[Start Excerpted records]

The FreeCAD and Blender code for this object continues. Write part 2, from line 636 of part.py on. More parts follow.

[End Excerpted records]
[Start Excerpted records]

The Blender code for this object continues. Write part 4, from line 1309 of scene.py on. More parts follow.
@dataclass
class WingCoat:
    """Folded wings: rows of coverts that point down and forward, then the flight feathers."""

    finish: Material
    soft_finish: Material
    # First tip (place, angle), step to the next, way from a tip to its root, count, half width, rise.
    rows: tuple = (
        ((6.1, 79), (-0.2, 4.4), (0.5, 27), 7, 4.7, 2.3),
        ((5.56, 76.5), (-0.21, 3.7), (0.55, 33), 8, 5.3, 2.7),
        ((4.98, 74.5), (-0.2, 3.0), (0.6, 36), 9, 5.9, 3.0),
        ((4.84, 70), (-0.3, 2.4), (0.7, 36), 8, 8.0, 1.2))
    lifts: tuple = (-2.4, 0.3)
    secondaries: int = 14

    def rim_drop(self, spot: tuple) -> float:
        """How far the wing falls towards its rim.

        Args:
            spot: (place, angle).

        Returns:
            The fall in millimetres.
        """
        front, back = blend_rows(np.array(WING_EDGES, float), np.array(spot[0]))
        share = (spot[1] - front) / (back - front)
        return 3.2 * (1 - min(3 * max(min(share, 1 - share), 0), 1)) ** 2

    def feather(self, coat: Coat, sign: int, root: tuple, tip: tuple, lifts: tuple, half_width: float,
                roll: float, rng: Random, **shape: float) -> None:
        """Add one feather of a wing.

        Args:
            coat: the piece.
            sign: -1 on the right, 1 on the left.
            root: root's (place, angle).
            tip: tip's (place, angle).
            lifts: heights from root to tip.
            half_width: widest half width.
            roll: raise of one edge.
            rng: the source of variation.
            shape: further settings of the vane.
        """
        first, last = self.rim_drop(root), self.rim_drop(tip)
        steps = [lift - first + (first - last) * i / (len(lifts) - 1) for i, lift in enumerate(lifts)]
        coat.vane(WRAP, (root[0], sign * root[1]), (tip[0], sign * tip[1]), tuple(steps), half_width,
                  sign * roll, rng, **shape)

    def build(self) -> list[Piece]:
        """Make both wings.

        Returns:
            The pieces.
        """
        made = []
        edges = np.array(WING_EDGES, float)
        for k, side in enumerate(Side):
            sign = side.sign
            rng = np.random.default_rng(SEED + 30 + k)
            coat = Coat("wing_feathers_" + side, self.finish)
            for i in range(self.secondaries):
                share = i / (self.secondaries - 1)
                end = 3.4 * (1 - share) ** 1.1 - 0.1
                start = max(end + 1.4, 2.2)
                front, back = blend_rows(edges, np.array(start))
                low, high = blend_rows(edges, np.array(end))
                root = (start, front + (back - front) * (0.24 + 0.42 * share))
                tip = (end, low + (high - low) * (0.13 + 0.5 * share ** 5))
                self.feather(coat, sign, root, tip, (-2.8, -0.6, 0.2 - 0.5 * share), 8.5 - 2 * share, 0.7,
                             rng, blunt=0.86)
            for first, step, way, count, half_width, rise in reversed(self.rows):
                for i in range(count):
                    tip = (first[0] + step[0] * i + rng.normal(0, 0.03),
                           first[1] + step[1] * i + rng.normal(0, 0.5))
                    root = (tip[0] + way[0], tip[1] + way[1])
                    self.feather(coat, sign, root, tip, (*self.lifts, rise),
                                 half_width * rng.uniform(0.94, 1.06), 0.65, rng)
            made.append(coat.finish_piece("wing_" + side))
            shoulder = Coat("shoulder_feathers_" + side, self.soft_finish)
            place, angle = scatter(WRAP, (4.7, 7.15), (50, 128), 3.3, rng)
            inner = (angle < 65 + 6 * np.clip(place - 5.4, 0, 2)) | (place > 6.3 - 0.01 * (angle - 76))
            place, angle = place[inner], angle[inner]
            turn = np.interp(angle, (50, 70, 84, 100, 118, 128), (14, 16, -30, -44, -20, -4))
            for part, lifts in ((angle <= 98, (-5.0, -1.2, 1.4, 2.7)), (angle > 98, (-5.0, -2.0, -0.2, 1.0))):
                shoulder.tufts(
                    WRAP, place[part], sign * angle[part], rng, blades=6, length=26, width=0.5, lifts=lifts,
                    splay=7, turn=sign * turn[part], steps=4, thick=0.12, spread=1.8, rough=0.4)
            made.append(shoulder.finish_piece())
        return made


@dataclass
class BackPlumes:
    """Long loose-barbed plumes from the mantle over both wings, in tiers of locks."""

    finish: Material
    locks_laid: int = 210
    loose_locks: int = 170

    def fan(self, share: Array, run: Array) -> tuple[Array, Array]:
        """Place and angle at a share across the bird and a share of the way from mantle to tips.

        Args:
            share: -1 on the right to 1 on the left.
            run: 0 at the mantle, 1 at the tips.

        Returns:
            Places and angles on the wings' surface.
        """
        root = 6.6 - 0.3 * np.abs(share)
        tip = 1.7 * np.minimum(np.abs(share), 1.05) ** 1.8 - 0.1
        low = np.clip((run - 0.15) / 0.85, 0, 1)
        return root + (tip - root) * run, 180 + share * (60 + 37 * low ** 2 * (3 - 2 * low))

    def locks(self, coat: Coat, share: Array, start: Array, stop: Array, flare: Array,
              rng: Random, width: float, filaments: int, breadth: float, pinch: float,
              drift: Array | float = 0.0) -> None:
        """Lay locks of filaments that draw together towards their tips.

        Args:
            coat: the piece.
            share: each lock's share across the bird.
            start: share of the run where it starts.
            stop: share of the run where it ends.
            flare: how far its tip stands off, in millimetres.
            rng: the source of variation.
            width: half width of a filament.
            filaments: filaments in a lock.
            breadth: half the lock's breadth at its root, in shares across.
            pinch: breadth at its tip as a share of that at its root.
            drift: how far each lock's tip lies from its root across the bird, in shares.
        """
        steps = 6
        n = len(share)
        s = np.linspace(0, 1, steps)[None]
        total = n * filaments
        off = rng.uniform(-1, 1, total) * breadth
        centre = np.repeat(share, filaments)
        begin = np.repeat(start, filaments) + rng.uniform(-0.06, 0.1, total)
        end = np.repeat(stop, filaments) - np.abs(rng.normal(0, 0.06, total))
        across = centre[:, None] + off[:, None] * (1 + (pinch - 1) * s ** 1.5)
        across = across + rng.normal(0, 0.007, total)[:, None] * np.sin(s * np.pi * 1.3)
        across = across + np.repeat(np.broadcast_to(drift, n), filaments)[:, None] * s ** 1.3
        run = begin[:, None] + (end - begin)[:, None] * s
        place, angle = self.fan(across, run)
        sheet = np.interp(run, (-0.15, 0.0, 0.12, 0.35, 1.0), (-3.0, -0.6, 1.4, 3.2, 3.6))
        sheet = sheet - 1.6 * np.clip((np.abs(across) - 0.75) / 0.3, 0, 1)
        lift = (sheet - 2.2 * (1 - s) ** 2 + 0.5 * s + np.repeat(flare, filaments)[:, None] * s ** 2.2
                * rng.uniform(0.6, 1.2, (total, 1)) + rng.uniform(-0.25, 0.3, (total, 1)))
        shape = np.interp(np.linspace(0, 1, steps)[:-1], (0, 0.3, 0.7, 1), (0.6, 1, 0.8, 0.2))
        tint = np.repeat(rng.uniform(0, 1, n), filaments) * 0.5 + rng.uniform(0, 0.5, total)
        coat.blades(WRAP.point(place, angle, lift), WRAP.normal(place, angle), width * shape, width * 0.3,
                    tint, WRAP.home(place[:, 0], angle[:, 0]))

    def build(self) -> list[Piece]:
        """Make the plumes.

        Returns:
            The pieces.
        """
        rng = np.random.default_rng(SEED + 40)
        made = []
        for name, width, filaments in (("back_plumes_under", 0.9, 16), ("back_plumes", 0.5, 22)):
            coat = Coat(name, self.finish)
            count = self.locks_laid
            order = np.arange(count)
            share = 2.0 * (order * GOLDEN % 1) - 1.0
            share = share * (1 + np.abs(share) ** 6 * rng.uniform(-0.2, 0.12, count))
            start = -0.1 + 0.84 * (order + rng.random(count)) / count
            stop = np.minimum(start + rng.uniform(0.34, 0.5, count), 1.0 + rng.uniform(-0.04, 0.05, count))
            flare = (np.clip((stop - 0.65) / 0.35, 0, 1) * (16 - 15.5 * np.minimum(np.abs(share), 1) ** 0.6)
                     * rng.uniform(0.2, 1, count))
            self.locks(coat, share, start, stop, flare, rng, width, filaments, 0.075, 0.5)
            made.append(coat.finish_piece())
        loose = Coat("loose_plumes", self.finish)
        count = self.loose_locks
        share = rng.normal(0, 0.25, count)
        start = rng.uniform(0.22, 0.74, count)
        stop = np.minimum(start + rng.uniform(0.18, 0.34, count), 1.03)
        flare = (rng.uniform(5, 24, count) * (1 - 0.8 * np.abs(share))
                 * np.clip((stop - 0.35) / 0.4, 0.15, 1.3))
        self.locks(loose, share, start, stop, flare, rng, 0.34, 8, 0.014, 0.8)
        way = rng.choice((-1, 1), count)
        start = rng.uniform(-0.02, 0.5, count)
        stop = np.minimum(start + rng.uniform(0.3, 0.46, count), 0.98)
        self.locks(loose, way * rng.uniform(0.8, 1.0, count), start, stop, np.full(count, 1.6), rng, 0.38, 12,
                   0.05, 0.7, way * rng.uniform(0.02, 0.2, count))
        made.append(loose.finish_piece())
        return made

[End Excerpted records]

** The problem **
Reproduce the lines exactly, from the line that contains "The Blender code" through the line that contains "feather of a wing.", and nothing more.

** Exercise answer **
The Blender code for this object continues. Write part 4, from line 1309 of scene.py on. More parts follow.
@dataclass
class WingCoat:
    """Folded wings: rows of coverts that point down and forward, then the flight feathers."""

    finish: Material
    soft_finish: Material
    # First tip (place, angle), step to the next, way from a tip to its root, count, half width, rise.
    rows: tuple = (
        ((6.1, 79), (-0.2, 4.4), (0.5, 27), 7, 4.7, 2.3),
        ((5.56, 76.5), (-0.21, 3.7), (0.55, 33), 8, 5.3, 2.7),
        ((4.98, 74.5), (-0.2, 3.0), (0.6, 36), 9, 5.9, 3.0),
        ((4.84, 70), (-0.3, 2.4), (0.7, 36), 8, 8.0, 1.2))
    lifts: tuple = (-2.4, 0.3)
    secondaries: int = 14

    def rim_drop(self, spot: tuple) -> float:
        """How far the wing falls towards its rim.

        Args:
            spot: (place, angle).

        Returns:
            The fall in millimetres.
        """
        front, back = blend_rows(np.array(WING_EDGES, float), np.array(spot[0]))
        share = (spot[1] - front) / (back - front)
        return 3.2 * (1 - min(3 * max(min(share, 1 - share), 0), 1)) ** 2

    def feather(self, coat: Coat, sign: int, root: tuple, tip: tuple, lifts: tuple, half_width: float,
                roll: float, rng: Random, **shape: float) -> None:
        """Add one feather of a wing.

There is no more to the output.